From mboxrd@z Thu Jan  1 00:00:00 1970
From: dormando <dormando@rydia.net>
Subject: 3 packet TCP window limit?
Date: Wed, 5 May 2010 02:10:49 -0700 (PDT)
Message-ID: <alpine.LNX.2.00.1005050210230.8544@d>
Mime-Version: 1.0
Content-Type: TEXT/PLAIN; charset=US-ASCII
To: netdev@vger.kernel.org
Return-path: <netdev-owner@vger.kernel.org>
Received: from rydia.net ([216.218.163.68]:35393 "EHLO mail.rydia.net"
	rhost-flags-OK-OK-OK-OK) by vger.kernel.org with ESMTP
	id S1755064Ab0EEJQb (ORCPT <rfc822;netdev@vger.kernel.org>);
	Wed, 5 May 2010 05:16:31 -0400
Received: from [192.168.0.12] (c-24-7-50-3.hsd1.ca.comcast.net [24.7.50.3])
	by mail.rydia.net (Postfix) with ESMTPA id D02573D1DF6
	for <netdev@vger.kernel.org>; Wed,  5 May 2010 02:10:49 -0700 (PDT)
Sender: netdev-owner@vger.kernel.org
List-ID: <netdev.vger.kernel.org>

Hey,

Noticed in Linux that no matter what sysctl variable I twiddle, or what
TCP congestion algorithm is running, TCP will wait for remote acks after
sending the first 3 packets. After that it's normal.

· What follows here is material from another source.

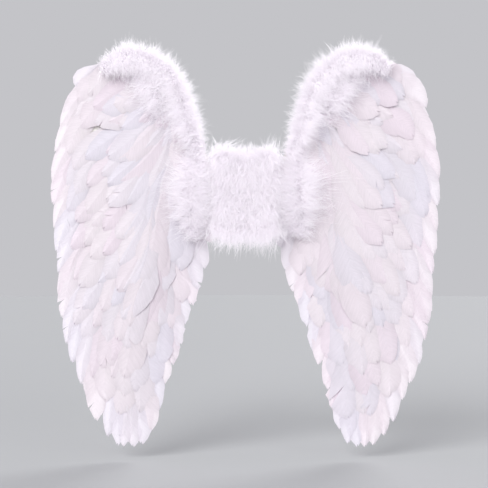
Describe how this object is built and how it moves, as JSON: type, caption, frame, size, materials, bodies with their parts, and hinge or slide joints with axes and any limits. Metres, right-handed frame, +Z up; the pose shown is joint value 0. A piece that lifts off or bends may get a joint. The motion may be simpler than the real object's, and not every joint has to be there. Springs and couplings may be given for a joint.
{
  "type": "costume wings",
  "caption": "White feathered costume wings, folding on fabric hinges from a marabou-covered back panel with two elastic arm loops",
  "frame": {"origin": "the middle of the back pad's face, the one that lies on the wearer's back", "axes": "+Z up as worn, +Y towards the wearer, +X to the wearer's right; the feathered side faces -Y"},
  "size_m": [0.62, 0.1359, 0.6323],
  "materials": {
    "feather": "satin",
    "marabou_down": "matte",
    "felt": "matte",
    "card": "matte",
    "steel_wire": "satin",
    "elastic": "matte"
  },
  "bodies": {
    "harness": {"back_pad": "felt", "back_lining": "felt", "back_card": "card", "right_hinge_tape": "felt", "left_hinge_tape": "felt", "centre_boa_1": "marabou_down", "centre_boa_2": "marabou_down", "centre_boa_3": "marabou_down", "centre_boa_4": "marabou_down", "centre_boa_5": "marabou_down", "right_upper_sewn_end": "elastic", "right_lower_sewn_end": "elastic", "left_upper_sewn_end": "elastic", "left_lower_sewn_end": "elastic"},
    "right_wing": {"right_wing_lining": "felt", "right_wing_card": "card", "right_frame_wire": "steel_wire", "right_wire_sleeve": "steel_wire", "right_wire_casing": "felt", "right_feather_row_1": "feather", "right_feather_row_2": "feather", "right_feather_row_3": "feather", "right_feather_row_4": "feather", "right_feather_row_5": "feather", "right_feather_row_6": "feather", "right_covert_feathers": "feather", "right_edge_boa": "marabou_down", "right_second_boa": "marabou_down", "right_root_boa": "marabou_down"},
    "left_wing": {"left_wing_lining": "felt", "left_wing_card": "card", "left_frame_wire": "steel_wire", "left_wire_sleeve": "steel_wire", "left_wire_casing": "felt", "left_feather_row_1": "feather", "left_feather_row_2": "feather", "left_feather_row_3": "feather", "left_feather_row_4": "feather", "left_feather_row_5": "feather", "left_feather_row_6": "feather", "left_covert_feathers": "feather", "left_edge_boa": "marabou_down", "left_second_boa": "marabou_down", "left_root_boa": "marabou_down"},
    "right_loop": {"right_arm_loop": "elastic"},
    "left_loop": {"left_arm_loop": "elastic"}
  },
  "joints": [
    {"name": "right_wing_fold", "type": "hinge", "parent": "harness", "child": "right_wing", "pos_m": [0.058, -0.0096, 0], "axis": [0, 0, -1], "range_deg": [-10, 75], "deforming": ["right_hinge_tape"]},
    {"name": "left_wing_fold", "type": "hinge", "parent": "harness", "child": "left_wing", "pos_m": [-0.058, -0.0096, 0], "axis": [0, 0, 1], "range_deg": [-10, 75], "deforming": ["left_hinge_tape"]},
    {"name": "right_loop_swing", "type": "hinge", "parent": "harness", "child": "right_loop", "pos_m": [0.032, 0.0072, 0], "axis": [0, 0, -1], "range_deg": [-30, 30]},
    {"name": "left_loop_swing", "type": "hinge", "parent": "harness", "child": "left_loop", "pos_m": [-0.032, 0.0072, 0], "axis": [0, 0, 1], "range_deg": [-30, 30]}
  ]
}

Apologies, it's hard ot describe:

Linux server listening.

Remote -> SYN
(RTT wait)
Linux -> SYN/ACK
Remote -> ACK
Remote -> Packet (small HTTP request)
(RTT wait)
Linux -> Packet (x 3)
Remote -> (returning acks per packet)
(RTT wait)
Linux -> More packets (up to window size)

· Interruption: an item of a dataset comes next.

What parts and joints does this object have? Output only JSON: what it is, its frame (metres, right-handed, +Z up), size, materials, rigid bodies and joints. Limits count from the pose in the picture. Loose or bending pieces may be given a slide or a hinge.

If the request response fits in 3 packets or less, that third RTT wait
never happens. The remote client gets all its data, and sends back all the
FIN/ACK packets for closing the connection.

What's bizarre is that this 3 packet/4 packet barrier is regardless of how
much data there is to send. I can cause the extra RTT to flip on or off by
sending exactly +/- 1 byte to cause an extra packet.

Holding the connection open and repeating the request any number of times
runs just fine, after the initial request.

You can pretty easily see this by:
tc qdisc add dev eth0 root netem delay 100ms
... then fetching a 3k file, then 4k file from an http server running
linux. Well. at least I can see this easily. I tried on a half dozen boxes
(2.6.11 through 2.6.32).

I'm trying to track down where in the code this is, or why my sysctl
tuning isn't affecting it. I can't discern its purpose. The lag it causes
is pretty awful for far away clients; adding 300ms of latency will make a
small request take a full second, instead of 600ms.

I'm slugging through the code but any insight would be greatly
appreciated!

-Dormando